Crus Bourgeois return to classification
And (many) tasting notes from 2015 in bottle
By Panos Kakaviatos for wine-chronicles.com
14 January 2018
One of the great, if short-lived, periods in the modern era for the Cru Bourgeois wines of Bordeaux was a 2003 ministerial order that approved the first official classification of the Crus Bourgeois du Médoc, which recognized 247 châteaus out of 490 candidates.
I recall attending a tasting of the top nine wines in New York City back in 2004. It was great to see names like Haut Marbuzet, Phélan Segur, Ormes de Pez among others being tasted as top tier Cru Bourgeois. The full list was as follows:
But some châteaux that had not been included denounced the classification as unfair, and arguments about conflicts of interest in judging the classification bore fruit.
In 2007, the Administrative Court of Appeal of Bordeaux annulled the 2003 decree that had approved the classification. Whatever the merits of the case, it was a shame to see the end of such a useful reference tool.
But now, we have (good) news from the Alliance des Crus Bourgeois that French government this month just approved specifications and a verification procedure to be used to establish a new Crus Bourgeois du Médoc classification.
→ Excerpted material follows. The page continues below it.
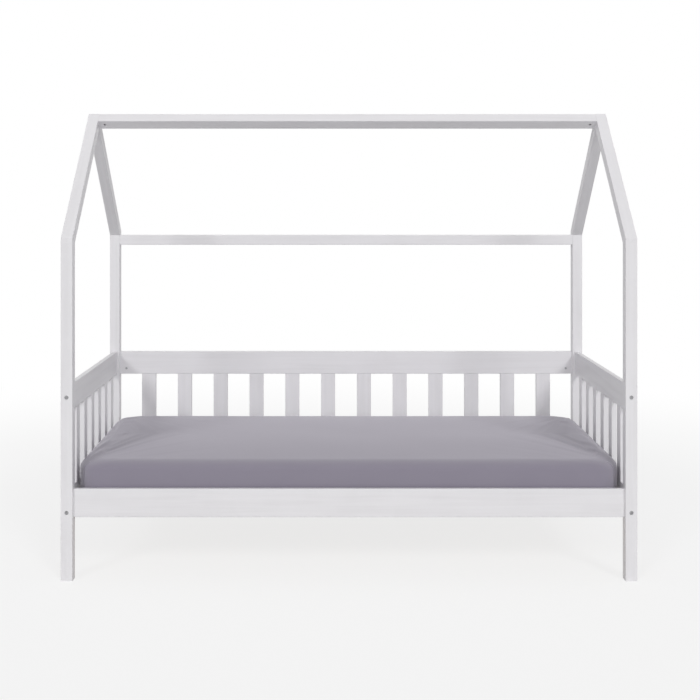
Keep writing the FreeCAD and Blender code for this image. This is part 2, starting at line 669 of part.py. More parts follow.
# Fittings are drawn up Z: a bolt or screw bears on its seat at zero, and a dowel or nut is
# centred there.
def round_bar(name, diameter, length, below="0"):
    """A body that starts as a plain round bar."""
    body = doc.addObject("PartDesign::Body", name)
    sketch = sketch_across(body, "Round", "Z", f"-({below})")
    draw_circles(sketch, [("0", "0")], diameter)
    return body, pad(body, sketch, "Z", length)


def headed(name, shank, length, head, head_height):
    """A shank with a round head below its seat."""
    body, _ = round_bar(name, shank, length)
    sketch = sketch_across(body, "Head", "Z")
    draw_circles(sketch, [("0", "0")], head)
    pad(body, sketch, "Z", head_height, towards=-1)
    return body


def key_bolt(name, length):
    """A round-headed bolt with a six-sided socket for its key."""
    body = headed(name, "Size.bolt_diameter", length, "Size.head_diameter", "Size.head_height")
    socket = sketch_across(body, "Socket", "Z", "-Size.head_height")
    corners = [
        (f"Size.key_flats / sqrt(3) * cos({turn})", f"Size.key_flats / sqrt(3) * sin({turn})")
        for turn in range(0, 360, 60)
    ]
    draw_outline(socket, corners)
    cut(body, socket, "Z", 1, "Size.key_depth")
    return body


rail_bolt = key_bolt("rail_bolt", "Fit.rail_bolt_length")
ridge_bolt = key_bolt("ridge_bolt", "Fit.ridge_bolt_length")

dowel, bar = round_bar("dowel", "Size.dowel_diameter", "Size.dowel_length", "Size.dowel_length / 2")
bevel = dowel.newObject("PartDesign::Chamfer", "Bevels")
bevel.Base = (bar, [f"Edge{n}" for n, edge in enumerate(bar.Shape.Edges, 1) if edge.isClosed()])
bevel.setExpression("Size", "Size.dowel_bevel")

nut, _ = round_bar("nut", "Size.nut_diameter", "Size.nut_length", "Size.nut_length / 2")
bore(nut, "Thread", "X", "-Size.nut_diameter / 2", 1, [("0", "0")],
     "Size.bolt_diameter + Size.nut_thread_clearance", "Size.nut_diameter")
slot = sketch_across(nut, "Slot", "Z", "Size.nut_length / 2")
draw_rectangle(slot, "-Size.nut_diameter / 2", "-Size.nut_slot / 2", "Size.nut_diameter", "Size.nut_slot")
cut(nut, slot, "Z", -1, "Size.nut_slot")

screw = headed("wood_screw", "Size.screw_diameter", "Size.screw_length",
               "Size.screw_head_diameter", "Size.screw_head_height")
for length, width in (("Size.screw_cross_length", "Size.screw_cross_width"),
                      ("Size.screw_cross_width", "Size.screw_cross_length")):
    arm = sketch_across(screw, "Cross", "Z", "-Size.screw_head_height")
    draw_rectangle(arm, f"-{length} / 2", f"-{width} / 2", length, width)
    cut(screw, arm, "Z", 1, "Size.screw_cross_depth")


def nut_turn(opening, bolt_way):
    """Turn a nut so that its slotted end faces its hole's mouth and its thread the bolt."""
    return FreeCAD.Rotation(bolt_way, opening.cross(bolt_way), opening, "ZXY")


end_bolt_places = []
long_bolt_places = []
ridge_bolt_places = []
nut_places = []
dowel_places = []
for (side, face) in POST_NAMES:
    post_x = f"{side} * Fit.post_x"
    post_y = f"{face} * Fit.post_y"
    for height in END_BOLTS:
        end_bolt_places.append((rail_bolt, post_x, f"{face} * (Fit.half_width - Size.head_recess)",
                                height, pointing(Y_WAY * -face)))
        nut_y = f"{face} * (Fit.end_rail_length / 2 - Size.rail_nut_offset)"
        nut_places.append((nut, post_x, nut_y, height, nut_turn(X_WAY * side, Y_WAY)))
    for height in END_DOWELS:
        dowel_places.append((dowel, post_x, f"{face} * Fit.end_rail_length / 2", height, pointing(Y_WAY)))
    for height in LONG_BOLTS[face]:
        long_bolt_places.append((rail_bolt, f"{side} * (Fit.half_length - Size.head_recess)", post_y,
                                 height, pointing(X_WAY * -side)))
        nut_x = f"{side} * (Fit.inner_length / 2 - Size.rail_nut_offset)"
        opening = -Z_WAY if height == "Fit.eave_bolt" else Y_WAY * -face
        nut_places.append((nut, nut_x, post_y, height, nut_turn(opening, X_WAY)))
    for height in LONG_DOWELS[face]:
        dowel_places.append((dowel, f"{side} * Fit.inner_length / 2", post_y, height, pointing(X_WAY)))
    for way in (-1, 1):
        dowel_places.append((dowel, post_x, f"{post_y} + {way} * Size.seat_dowel_spread",
                             "Size.post_height", None))

lower_front = -(Y_WAY + Z_WAY).normalize()
for side in (LEFT, RIGHT):
    ridge_bolt_places.append((ridge_bolt, f"{side} * (Fit.half_length - Size.head_recess)", "0",
                              "Fit.ridge_axis", pointing(X_WAY * -side)))
    nut_places.append((nut, f"{side} * (Fit.inner_length / 2 - Size.ridge_nut_offset)", "0",
                       "Fit.ridge_axis", nut_turn(lower_front, X_WAY)))
    for way in (-1, 1):
        dowel_places.append((dowel, f"{side} * Fit.post_x + {way} * Size.mitre_dowel_spread", "0",
                             "Fit.mitre_dowel", pointing(Y_WAY)))
        dowel_places.append((dowel, f"{side} * Fit.inner_length / 2", f"{way} * Size.ridge_dowel_spread",
                             "Fit.ridge_axis", pointing(X_WAY)))

ledge_screw_places = []
slat_screw_places = []
for face in (FRONT, BACK):
    for index in range(int(now("Size.ledge_screw_count"))):
        screw_x = f"Size.ledge_screw_margin - Fit.ledge_length / 2 + {index} * Fit.ledge_screw_pitch"
        bearing = f"{face} * (Fit.inner_width / 2 - Size.ledge_thickness + Size.screw_head_recess)"
        ledge_screw_places.append((screw, screw_x, bearing, "Fit.ledge_bottom + Size.ledge_height / 2",
                                   pointing(Y_WAY * face)))
    for side in (LEFT, RIGHT):
        slat_screw_places.append((screw, f"{side} * Fit.end_slat_x", f"{face} * Fit.ledge_y",
                                  "Fit.base_top - Size.screw_head_recess", pointing(-Z_WAY)))

group("guard_post_bolts", end_bolt_places)
group("rail_post_bolts", long_bolt_places)
group("ridge_bolts", ridge_bolt_places)
group("barrel_nuts", nut_places)
group("dowels", dowel_places)
group("ledge_screws", ledge_screw_places)
group("slat_screws", slat_screw_places)


# ---- Mattress and fitted sheet ---------------------------------------------------------------

def mattress_outline(inset, height):
    """The mattress seen from above, drawn in between its round corners, at one height."""
    half_l = now("Size.mattress_length") / 2 - inset
    half_w = now("Size.mattress_width") / 2 - inset
    radius = max(now("Size.mattress_corner") - inset, now("Size.mattress_least_corner"))
    hollow = now("Size.mattress_draw_in")
    spot = FreeCAD.Vector
    bend = radius * (1 - 0.5 ** 0.5)
    edges = []
    for x_way, y_way in ((1, -1), (1, 1), (-1, 1), (-1, -1)):
        along_x = spot(x_way * (half_l - radius), y_way * half_w, height)
        along_y = spot(x_way * half_l, y_way * (half_w - radius), height)
        corner = spot(x_way * (half_l - bend), y_way * (half_w - bend), height)
        start, end = (along_x, along_y) if x_way * y_way < 0 else (along_y, along_x)
        edges.append(Part.Arc(start, corner, end).toShape())
        if x_way * y_way < 0:
            middle = spot(x_way * (half_l - hollow), 0, height)
            after = spot(x_way * half_l, -y_way * (half_w - radius), height)
        else:
            middle = spot(0, y_way * (half_w - hollow), height)
            after = spot(-x_way * (half_l - radius), y_way * half_w, height)
        edges.append(Part.Arc(end, middle, after).toShape())
    return Part.Wire(edges)


def mattress_form(skin):
    """The mattress's own form, a given way inside its sheet's outer face."""
    low = now("Size.mattress_bottom_round")
    width = now("Size.shoulder_width")
    drop = now("Size.shoulder_height")
    side = now("Size.mattress_side")
    reach = now("Size.crown_reach")
    # Each level is an inset and a height: round the lower edge, over the soft shoulder that the
    # sheet pulls down along the upper edge, and up the crown.
    turns = [math.radians(angle) for angle in (0, 30, 60, 90)]
    lower = [(low - (low - skin) * math.sin(turn), low - (low - skin) * math.cos(turn)) for turn in turns]
    upper = [
        (width - (width - skin) * math.cos(turn), side - drop + (drop - skin) * math.sin(turn))
        for turn in turns
    ]
    crown = [
        (width + (reach - width) * part, side - skin + now("Size.mattress_crown") * part * (2 - part))
        for part in (0, 0.5, 1)
    ]
    faces = []
    for levels in (lower, [lower[-1], upper[0]], upper, crown):
        wires = [mattress_outline(inset, height) for inset, height in levels]
        faces += Part.makeLoft(wires, False, len(wires) == 2).Faces
    faces.append(Part.Face(mattress_outline(*lower[0])))
    faces.append(Part.Face(mattress_outline(*crown[-1])))
    shell = Part.makeShell(faces)
    shell.sewShape()
    return Part.makeSolid(shell)


bed_height = now("Fit.base_top") + now("Size.soft_clearance")
on_slats = FreeCAD.Placement(FreeCAD.Vector(0, 0, bed_height), FreeCAD.Rotation())

core = doc.addObject("Part::Feature", "mattress_core")
core.Shape = mattress_form(now("Size.sheet_thickness") + now("Size.soft_clearance"))
core.Placement = on_slats
node("mattress_core", core)

# The sheet is tucked under, open inside its elastic hem. The opening is cut through the cloth
# and as far again above and below it.
tuck = now("Size.sheet_tuck")
thickness = now("Size.sheet_thickness")
opening = Part.makeBox(now("Size.mattress_length") - 2 * tuck, now("Size.mattress_width") - 2 * tuck,
                       3 * thickness, FreeCAD.Vector(tuck - now("Size.mattress_length") / 2,
                                                     tuck - now("Size.mattress_width") / 2, -thickness))
cloth = doc.addObject("Part::Feature", "fitted_sheet")
cloth.Shape = mattress_form(0).cut(mattress_form(thickness)).cut(opening).Solids[0]
cloth.Placement = on_slats
node("fitted_sheet", cloth)


# ---- Check and write -------------------------------------------------------------------------

# The smallest real cut, in the screws' heads, takes out some cubic millimetres.
LEAST_CUT = 0.5

doc.recompute()
for item in doc.Objects:
    if "Invalid" in item.State or "Error" in item.State:
        raise RuntimeError(f"{item.Label} failed: {item.State}")
    if item.TypeId == "PartDesign::Pocket":
        taken = item.BaseFeature.Shape.Volume - item.Shape.Volume
        if taken < LEAST_CUT:
            raise RuntimeError(f"{item.Label} cuts nothing")

os.makedirs("parts", exist_ok=True)
for name, piece in nodes.items():
    shape = piece.Shape
    if shape.isNull() or not shape.isValid() or not shape.Solids:
        raise RuntimeError(f"{name} has no sound solid")
    shape.exportStep(f"parts/{name}.step")
print(len(nodes), "nodes written")
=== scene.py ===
import math

import bmesh
import bpy
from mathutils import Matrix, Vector


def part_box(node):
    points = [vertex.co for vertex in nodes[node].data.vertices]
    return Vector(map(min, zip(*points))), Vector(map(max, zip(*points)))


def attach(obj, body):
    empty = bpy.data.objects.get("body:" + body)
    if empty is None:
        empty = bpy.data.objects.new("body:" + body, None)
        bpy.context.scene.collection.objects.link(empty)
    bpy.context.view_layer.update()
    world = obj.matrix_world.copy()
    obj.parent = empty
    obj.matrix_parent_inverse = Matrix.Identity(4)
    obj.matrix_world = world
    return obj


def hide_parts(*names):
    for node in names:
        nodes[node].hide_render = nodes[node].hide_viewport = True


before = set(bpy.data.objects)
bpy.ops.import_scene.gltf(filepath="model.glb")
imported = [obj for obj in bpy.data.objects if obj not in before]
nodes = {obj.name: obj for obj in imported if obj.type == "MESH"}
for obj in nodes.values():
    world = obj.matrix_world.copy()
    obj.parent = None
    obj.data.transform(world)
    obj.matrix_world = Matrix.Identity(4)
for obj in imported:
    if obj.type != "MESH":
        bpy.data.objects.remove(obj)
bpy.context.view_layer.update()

# ---- Posts -----------------------------------------------------------------------------------
# Four square posts of planed softwood with eased arrises, sprayed with white satin lacquer. The
# grain still stands up a little under it. Every rail and beam is drawn against them by bolts.


class Wire:
    """A shader socket to reckon with: an expression on it adds the Math nodes that it needs."""

    def __init__(self, tree, socket):
        self.tree = tree
        self.socket = socket

    def joined(self, operation, terms):
        made = self.tree.nodes.new("ShaderNodeMath")
        made.operation = operation
        for socket, term in zip(made.inputs, terms):
            if isinstance(term, Wire):
                self.tree.links.new(term.socket, socket)
            else:
                socket.default_value = term
        return Wire(self.tree, made.outputs[0])

    def maths(self, operation, *others):
        """Any other operation of a Math node on this value, such as SINE."""
        return self.joined(operation, (self, *others))

    def __add__(self, other):
        return self.joined("ADD", (self, other))

    def __sub__(self, other):
        return self.joined("SUBTRACT", (self, other))

    def __rsub__(self, other):
        return self.joined("SUBTRACT", (other, self))

    def __mul__(self, other):
        return self.joined("MULTIPLY", (self, other))

    def __truediv__(self, other):
        return self.joined("DIVIDE", (self, other))

    def __pow__(self, other):
        return self.joined("POWER", (self, other))

    __radd__ = __add__
    __rmul__ = __mul__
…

Good news, for wine geeks like myself, although I am not sure it will matter all that much to the broader wine buying public.
Texts that define the selection criteria and procedures for candidate properties were approved at Extraordinary General Meetings of the members of the Union of the Crus Bourgeois du Médoc.
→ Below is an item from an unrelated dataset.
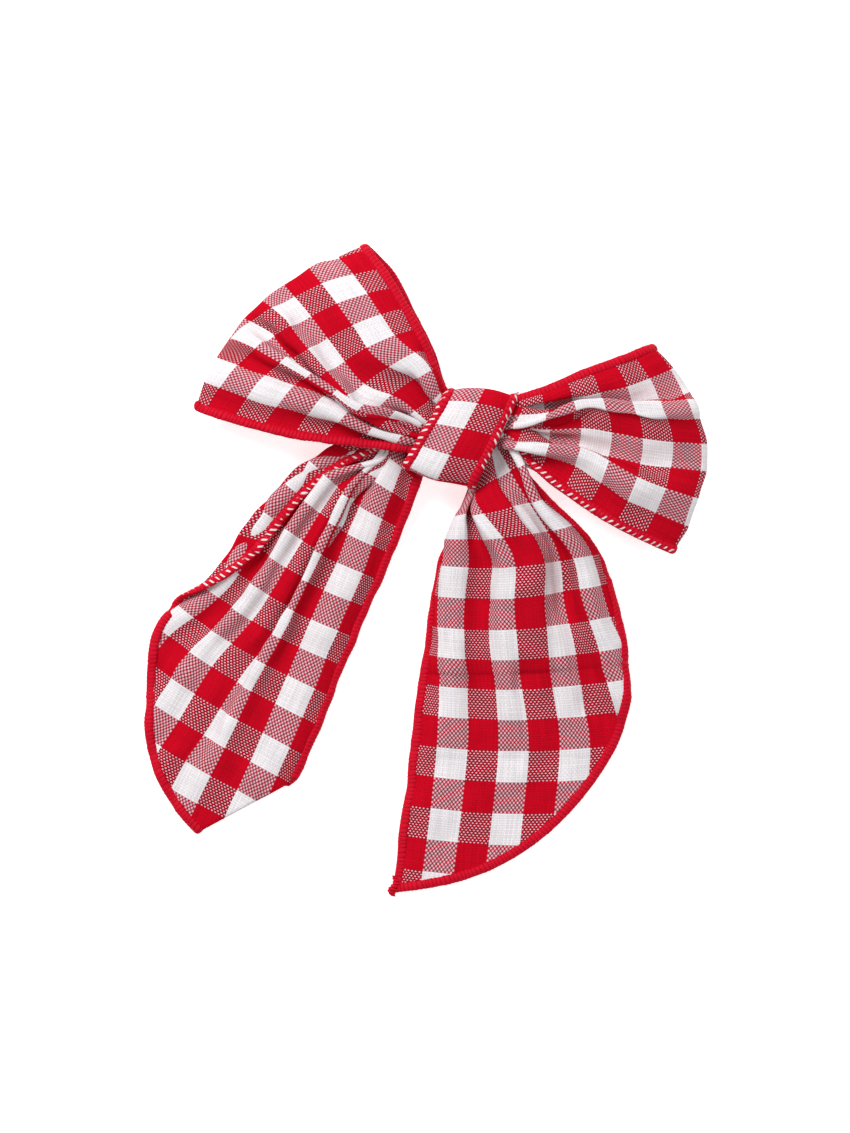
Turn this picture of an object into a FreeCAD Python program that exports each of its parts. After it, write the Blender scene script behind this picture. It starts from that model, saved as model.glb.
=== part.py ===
"""Gingham hair bow on a sprung hair clip, lying on its back.

One strip of woven cotton, nine checks wide, is folded into two loops and two tails, gathered at
the waist, bound with thread, glued to the clip's upper arm and covered by a narrow wrap that goes
round the waist and the arm. Every raw edge is oversewn with a thick thread edging.

Frame: millimetres, +Z up, out of the bow's face. The origin is on the flat underside of the clip,
midway across the wrap. +X runs along the clip from its jaw tip to its finger tabs, the tails hang
towards -Y, and the clip's hinge pin lies along Y.
"""

import FreeCAD, Part
import math
import os

Vector = FreeCAD.Vector

# Cloth and edging
CHECK = 6.35  # one gingham check
CLOTH = 0.7  # thickness of a cloth panel
EDGING = 1.5  # width and thickness of the oversewn edge
EDGING_GAP = 0.05  # between a cloth edge and its edging
POINTS_ACROSS = 9  # grid points across a cloth panel

WRAP_END_X = 1.1 * CHECK  # the wrap is two checks wide and a little over, with its edging
WRAP_EDGING_X = WRAP_END_X - EDGING  # the wrap's cloth ends here, and its edging starts
WRAP_EDGING = 1.2  # thickness
WRAP_CLEARANCE = 0.05

# Waist, which is the gathered middle of the strip; Y is across the strip, Z is up
WAIST_HALF_LENGTH = 7.5  # along X
WAIST_ROUND = 1.5  # corner radius of the waist's section
WAIST_Y = (-11.5, 5.5)  # centres of the corner radii
WAIST_Z = (8.3, 11.3)
THREAD = 0.3  # thickness of the turns of gathering thread
THREAD_TURNS = 10
GLUE_MARGIN = 0.4  # the glue stops short of the arm's long edges

# Clip
ARM = 0.6  # sheet steel thickness
ARM_WIDTH = 6.4
TIP_WIDTH = 4.6
TIP_X = -21.0
TAB_X = 21.0
TAPER_X = -8.0  # the arms taper from here to the tip
ARM_NOSE = 1.6  # how far the rounded ends stand out
HINGE_X = 9.0
HINGE_Z = 3.4
PIN_R = 0.7
PIN_FIXED_CLEARANCE = 0.02
PIN_RUNNING_CLEARANCE = 0.05
PIN_HEAD_R = 1.15
PIN_HEAD = 0.4
EAR_R = 1.6
EAR_GAP = 0.1  # between the two arms' ears
UPPER_ARM_Z = 5.9  # mid-thickness, along the stretch under the waist
TOOTH_PITCH = 1.5
TOOTH_HEIGHT = 0.8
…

For whatever it is worth, this represents a return to the historical hierarchy of the Crus Bourgeois du Médoc, with three categories: “Cru Bourgeois”, “Cru Bourgeois Supérieur” and “Cru Bourgeois Exceptionnel.” These designations should be (re)appearing on wine labels again starting from the 2018 vintage.
More on the news here, but it all appears quite rigorous, including tests and inspections carried out throughout the classification period, with a commitment to consumers, traceability and authentication of each bottle.
Meantime, I applaud the fine work of the Alliance de Crus Bourgeois of Bordeaux, which in the intervening years has done so much to keep the Cru Bourgeois alive and kicking, even though it sometimes seemed to be more of a catch-all category, without the three-tier classification. Many top wines from the 2003 classification chose not to be part of the category following 2007, so I do hope that they would come back with deserved “exceptional” monikers, for example, although wines like Potensac have been making such amazing strides in recent years, that they may see themselves as being beyond “Cru Bourgeois” as, for example, Sociando Mallet always has considered itself.
In any case, the Alliance promotes healthy cooperation amongst all the Cru Bourgeois wines – which have been declared in each new vintage. It gathers some 300 estates coming from all Médoc vineyards authorized to produce wine in one of the eight Médoc AOCs : Médoc, Haut-Médoc, Listrac-Médoc, Moulis en Médoc, Margaux, Saint Julien, Pauillac and Saint Estèphe. In tasting them over the years, I have come to enjoy several estates that are excellent.
What is the origin of the Cru Bourgeois name?
In the Middle Ages, the bourgeois were inhabitants of the “Bourg” of Bordeaux, a town of merchants and craftsmen. During the period of English rule, they acquired rights and privileges, including exemption from taxes on the sale of the wines from their vineyards both locally (Guyenne) and abroad.
By the 15th century, enriched by international commerce, the bourgeois of Bordeaux acquired fine properties in the region, which were initially referred to as the “Crus des Bourgeois” and then simply the “Crus Bourgeois”
2015s from bottle
Tasted on 4 December 2017 at Château Belle Vue.
First based on tastings of many of these wines from barrel back in the Spring of 2016, and from a tasting late last year from bottle, covering the eight Médoc AOCs.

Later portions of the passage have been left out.